The final thing I want to leave you with is a brief writing I did about the title of Graze the Bell. I never intended to share it, but reading it again I feel it provides a nice illumination for anyone looking to go deeper. I hope it’s a great one out there for you and I’ll see you next year.
Graze the Bell out Jan 30, 2026 on RVNG Intl.
Release show Feb 12, 2026 @ Roulette (NYC) - tickets
With love,
David
There is no mountaintop — and no path to it. Only a hope that we may, if we’re lucky, occasionally graze the bell.
I’d believed for so long that heaven was a place on earth. I thought that there was a destination I was moving towards, and a path that led me there, and so all I had to do was find the map and walk the walk. I worried too, sometimes, about arriving – accomplishing, because what on earth could ever come AFTER you attain your goals and your happiness and your peace?
But it all feels different now. It seems now that maybe there is no promised land to get to at all, at least not in the way I’d imagined it.

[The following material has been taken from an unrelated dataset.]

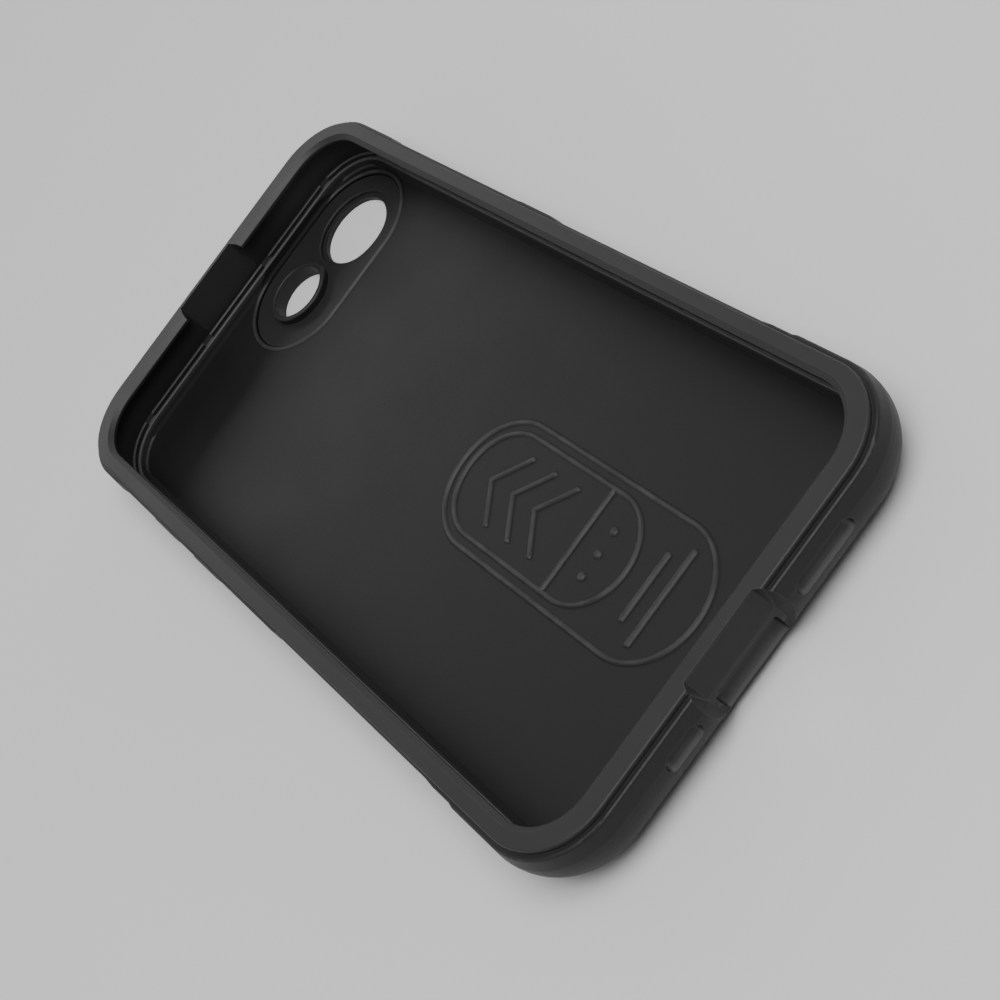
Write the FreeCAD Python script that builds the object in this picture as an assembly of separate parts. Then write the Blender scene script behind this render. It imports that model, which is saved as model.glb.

There could be no arrival and spending my life in service of an unattainable goal was maybe not the most spiritually rich way to live. What seems far more likely is that my path is to live in accordance with my values, and trust that if I live a life full of love and compassion I would be treated with some spectacular views along the way. What freedom.
I named the album long before I knew any of this. The phrase “graze the bell” came to me years ago out of nowhere and meaning nothing, but affixed itself to me so strongly that I never doubted I would come to understand it. Some things you carry around like that I suppose.